Reproduce only the lines of the material below that start at the line containing "side_slashes(side)" and stop at the line containing "zip(*points))), Vector(map(max, zip(*points)))". Keep both end lines.

* **Data section**:
■ ■ ■ ■

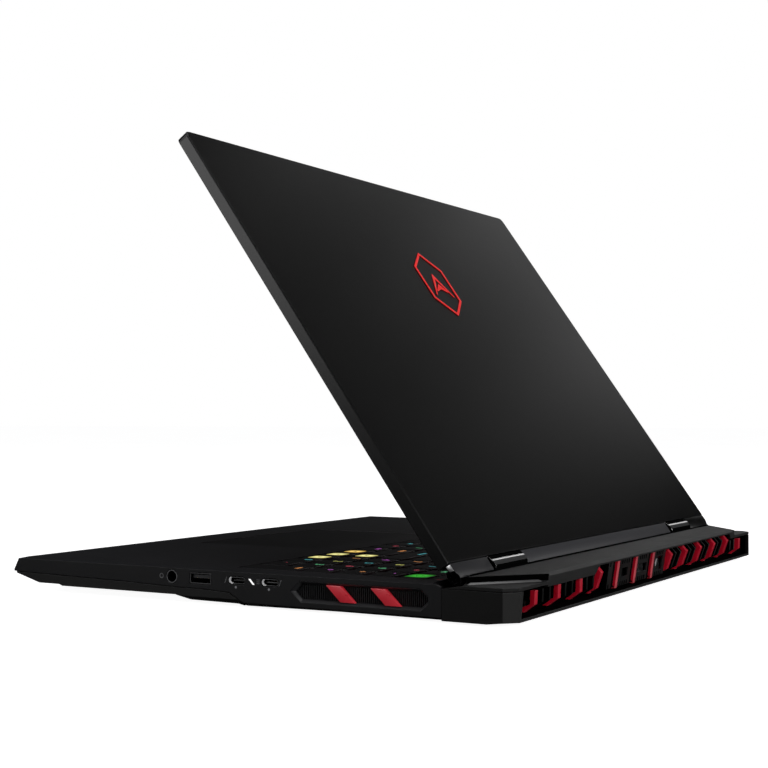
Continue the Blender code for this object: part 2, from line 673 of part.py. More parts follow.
def keyboard():
    key_row("function_key_row", "function", 0, [1.0] * (COLUMNS - 1))
    key_row("number_key_row", "number", 0, [1.0] * 13 + [2.0])
    key_row("upper_key_row", "upper", 0, [1.5] + [1.0] * 12 + [1.5])
    key_row("home_key_row", "home", 0, [1.75] + [1.0] * 11 + [2.25])
    key_row("lower_key_row", "lower", 0, [2.25] + [1.0] * 10 + [1.75])
    key_row("bottom_key_row", "bottom", 0, [1.25, 1.0, 1.0, 1.25])
    single_key("space_bar", "bottom", 4.5, 5.5)
    key_row("right_modifier_keys", "bottom", 10, [1.0] * 3)
    single_key("arrow_left_key", "bottom", PAD_COLUMN - 2)
    single_key("arrow_down_key", "bottom", PAD_COLUMN - 1)
    single_key("arrow_right_key", "bottom", PAD_COLUMN)
    single_key("arrow_up_key", "lower", PAD_COLUMN - 1)
    number_pad()
    single_key("number_pad_enter_key", "bottom", COLUMNS - 1, rows=2)
    single_key("power_key", "function", COLUMNS - 1)
    x0, y0, x1, y1 = WELL
    piece("keyboard_plate", "black_plastic", box((x0 - 3, y0 - 3, 14.2), (x1 + 3, y1 + 3, 15.3)))


def touchpad():
    low, high = (PAD[0] + GAP, PAD[1] + GAP, 16.2), (PAD[2] - GAP, PAD[3] - GAP, DECK_Z - 0.2)
    return piece("touchpad", "deck_metal", box(low, high))


# ---------------------------------------------------------------- lid

def lid_section(*points):
    """Section points given up the lid and outwards, in the closed lid's own axes."""
    return [(-u, w) for u, w in points]


def lid_plan(inset=0.0, corner=4.0):
    x, low, high = LID_HALF_W, LID_BOTTOM, LID_TOP
    outline = [(-x, -low), (x, -low), (x, corner - high)]
    outline += arc((x - corner, corner - high), corner, 0, -90, 4)[1:]
    outline += arc((corner - x, corner - high), corner, -90, -180, 4)
    return grown(outline, -inset)


def lid_cover(lid):
    """Metal back of the lid: a shallow tray with bevelled edges, open towards the screen."""
    x, high = LID_HALF_W - LID_WALL, LID_WALL - LID_TOP
    return piece(
        "lid_cover", "lid_metal", prism("Z", lid_plan(), -0.6, LID_OUT - LID_BEVEL), parent=lid,
        add=[prism("Z", lid_plan(), LID_OUT - LID_BEVEL - 0.1, LID_OUT, lid_plan(LID_BEVEL))],
        cut=[
            prism("Z", [(-x, -7), (x, -7), (x, high), (-x, high)], -2, LID_OUT - 1.6),
            box((-165, -10, -2), (165, 0, LID_OUT - 1.6)),
            joined([prism("X", circle((0, 0), CAP_R + 0.4, 40), *span) for span in NOTCHES]),
        ],
    )


def screen(lid):
    """Bezel frame and, behind it, the display panel."""
    x, y0, y1 = SCREEN_HALF_W, -SCREEN_LOW, -SCREEN_HIGH
    edge, high = LID_HALF_W - LID_WALL - GAP, LID_WALL + GAP - LID_TOP
    frame = [(-edge, -7.4), (edge, -7.4), (edge, high), (-edge, high)]
    window = [(-x, y0), (x, y0), (x, y1), (-x, y1)]
    piece(
        "screen_bezel", "black_plastic", prism("Z", frame, LID_IN, 0.35), parent=lid,
        cut=[prism("Z", grown(window, 0.8), LID_IN - 0.2, 0.5, grown(window, -0.4))],
    )
    panel = box((-x - 1.6, y1 - 1.6, 0.65), (x + 1.6, y0 + 2.0, 3.6))
    piece("display_panel", "screen_glass", panel, parent=lid)


def strip_end_cutters(side):
    """What the strip's outer end loses: a slanted wedge, and the part under the lid's corner."""
    end = side * STRIP_END
    wedge = [(end + side, -2.0), (end - side * 4.5, 5.5), (end + side, 8.0)]
    near, far = sorted((end - side * 10.5, end + side * 6.5))
    return [prism("Z", wedge, -9, 9), box((near, -8, -8), (far, 8, 2.6))]


def hinge_strip(name, low, high, lid, cut=()):
    """Part of the grey strip that wraps the lid's lower edge, concentric with the hinge axis."""
    flat_to = -2.4
    turn = math.degrees(math.atan2(LID_OUT, flat_to))
    bend = arc((0, 0), math.hypot(flat_to, LID_OUT), turn, 200, 9)
    section = lid_section(
        (LID_BOTTOM - GAP, LID_OUT), *bend, (-2.6, -4.0), (2.0, -4.2), (4.1, -3.2),
        (4.1, -2.6), (-2.6, -2.6), (-3.2, 0), (-2.6, 3.2), (4.1, 3.2),
    )
    return piece(name, "grey_plastic", prism("X", section, low, high), cut=cut, parent=lid)


def hinge_strips(lid):
    hinge_strip("hinge_strip_center", -NOTCH_NEAR, NOTCH_NEAR, lid)
    hinge_strip("hinge_strip_right", NOTCH_FAR, STRIP_END, lid, strip_end_cutters(1))
    hinge_strip("hinge_strip_left", -STRIP_END, -NOTCH_FAR, lid, strip_end_cutters(-1))


def hinge_bracket(side, lid):
    """Hinge shaft on the lid's axis, with the arm and plate that carry the lid."""
    near, far = sorted((side * 102.0, side * 152.0))
    inner, outer = sorted((side * 102.0, side * 109.0))
    arm = lid_section((-1.2, -1.6), (-1.2, 1.6), (4.0, 2.6), (9.0, 3.6), (9.0, 0.9), (6.4, 0.9), (4.6, -1.6))
    plate = box((near, -22, 0.9), (far, -7.6, 3.6))
    shaft = prism("X", circle((0, 0), SHAFT_R, 20), near, far)
    return piece(
        f"hinge_bracket_{side_name(side)}", "steel", shaft, parent=lid,
        add=[prism("X", arm, inner + 0.2, outer - 0.2), plate],
    )


def emblem(lid):
    """Plain hexagonal ring on the back of the lid."""
    centre, radius = (0.0, -184.0), 24.0
    hexagon = [(centre[0] + radius * math.sin(math.radians(60 * k)) * 0.84,
                centre[1] + radius * math.cos(math.radians(60 * k))) for k in range(6)]
    return piece(
        "lid_emblem", "red_plastic", prism("Z", hexagon, LID_OUT + 0.05, LID_OUT + 0.35), parent=lid,
        cut=[prism("Z", grown(hexagon, -1.6), LID_OUT - 1, LID_OUT + 1)],
    )


def hinge_cover(side):
    """Drum round the hinge shaft, standing on the trough's floor inside the lid's notch."""
    y, z = HINGE_Y, HINGE_Z
    low = TROUGH_FLOOR + GAP
    head = arc((y, z), CAP_R, 16, 150, 14)
    outline = head + [(y - 5.8, z - 1.4), (y - 3.4, low), (y + 5.6, low), (y + 6.6, z)]
    near, far = sorted((side * CAP_NEAR, side * CAP_FAR))
    return piece(
        f"hinge_cover_{side_name(side)}", "steel", prism("X", outline, near, far),
        cut=[prism("X", circle((y, z), CAP_BORE_R, 20), near - 1, far + 1)],
    )


# ---------------------------------------------------------------- feet

def feet():
    piece("foot_front", "rubber", prism("Z", rectangle((0, -102), (250, 8)), 0, PALM_BOTTOM - GAP))
    for side in (-1, 1):
        foot = prism("Z", rectangle((side * 110, 122), (84, 9)), 0, SHELL_BOTTOM - GAP)
        piece(f"foot_rear_{side_name(side)}", "rubber", foot)


def main():
    clear_scene()
    lid = bpy.data.objects.new("lid_hinge_axis", None)
    lid.location = (0, HINGE_Y * MM, HINGE_Z * MM)
    lid.rotation_euler = (-math.radians(OPEN_DEG), 0, 0)
    bpy.context.scene.collection.objects.link(lid)
    top_cover()
    bottom_cover()
    rear_cover()
    rear_shell()
    rear_grille()
    red_ribs()
    for side in (1, -1):
        side_vent(side)
        side_slashes(side)
        heat_fins(side)
        fan_housing(side)
        fan_rotor(side)
        hinge_cover(side)
        hinge_bracket(side, lid)
    ports()
    motherboard()
    battery_pack()
    heat_pipes()
    small_inner_parts()
    keyboard()
    touchpad()
    feet()
    lid_cover(lid)
    screen(lid)
    hinge_strips(lid)
    emblem(lid)


main()
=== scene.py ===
"""Looks of a 17-inch gaming laptop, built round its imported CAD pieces.

+X is the user's right, +Y the rear and +Z up. Shapes are drawn here in millimetres, and new_piece turns them
into metres. Lid shapes are drawn on the closed lid, from the hinge axis: x, then towards the user, then up.
"""

import json
import math

import bmesh
import bpy
from mathutils import Matrix, Vector


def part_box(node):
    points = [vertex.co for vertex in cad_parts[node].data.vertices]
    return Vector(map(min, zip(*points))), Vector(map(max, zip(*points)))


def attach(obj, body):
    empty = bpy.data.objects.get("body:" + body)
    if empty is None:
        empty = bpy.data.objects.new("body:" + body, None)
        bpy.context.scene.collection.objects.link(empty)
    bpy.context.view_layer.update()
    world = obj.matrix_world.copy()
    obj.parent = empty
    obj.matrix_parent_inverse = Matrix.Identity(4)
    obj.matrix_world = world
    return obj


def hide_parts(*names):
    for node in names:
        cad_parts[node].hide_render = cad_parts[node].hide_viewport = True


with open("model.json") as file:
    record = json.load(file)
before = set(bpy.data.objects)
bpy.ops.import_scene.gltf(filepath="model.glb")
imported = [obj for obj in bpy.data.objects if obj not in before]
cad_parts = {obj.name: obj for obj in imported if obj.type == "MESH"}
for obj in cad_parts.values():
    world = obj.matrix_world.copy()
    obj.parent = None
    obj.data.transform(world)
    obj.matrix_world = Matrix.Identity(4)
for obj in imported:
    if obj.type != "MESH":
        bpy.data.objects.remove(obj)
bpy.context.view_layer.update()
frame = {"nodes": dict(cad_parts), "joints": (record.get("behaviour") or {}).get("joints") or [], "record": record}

MM = 0.001


def box_of(node):
    """Lowest and highest corner of a CAD node, in millimetres."""
    return [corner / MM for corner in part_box(node)]


def middle_of(node):
    """Centre of a CAD node's box."""
    low, high = box_of(node)
    return (low + high) / 2


# Places read from the frame
BASE_HIGH = box_of("top_cover")[1]
HALF_W = BASE_HIGH.x
DECK_Z = BASE_HIGH.z
REAR = box_of("rear_cover")[1].y
HINGE = next(joint for joint in frame["joints"] if joint["name"] == "lid_hinge")
AXIS = Vector(HINGE["pos_m"]) / MM
LID_PLACE = Matrix.Translation(AXIS) @ Matrix.Rotation(math.radians(HINGE["range_deg"][0]), 4, "X")
LID_IN = LID_PLACE.inverted()
BODY_OF = {node: body for body, nodes in frame["record"]["behaviour"]["bodies"].items() for node in nodes}
SLOT_OF = {subpart["node"]: subpart["material_slot"] for subpart in frame["record"]["subparts"]}
SIDES = {1: "right", -1: "left"}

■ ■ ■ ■

* **Exercise result**:
        side_slashes(side)
        heat_fins(side)
        fan_housing(side)
        fan_rotor(side)
        hinge_cover(side)
        hinge_bracket(side, lid)
    ports()
    motherboard()
    battery_pack()
    heat_pipes()
    small_inner_parts()
    keyboard()
    touchpad()
    feet()
    lid_cover(lid)
    screen(lid)
    hinge_strips(lid)
    emblem(lid)


main()
=== scene.py ===
"""Looks of a 17-inch gaming laptop, built round its imported CAD pieces.

+X is the user's right, +Y the rear and +Z up. Shapes are drawn here in millimetres, and new_piece turns them
into metres. Lid shapes are drawn on the closed lid, from the hinge axis: x, then towards the user, then up.
"""

import json
import math

import bmesh
import bpy
from mathutils import Matrix, Vector


def part_box(node):
    points = [vertex.co for vertex in cad_parts[node].data.vertices]
    return Vector(map(min, zip(*points))), Vector(map(max, zip(*points)))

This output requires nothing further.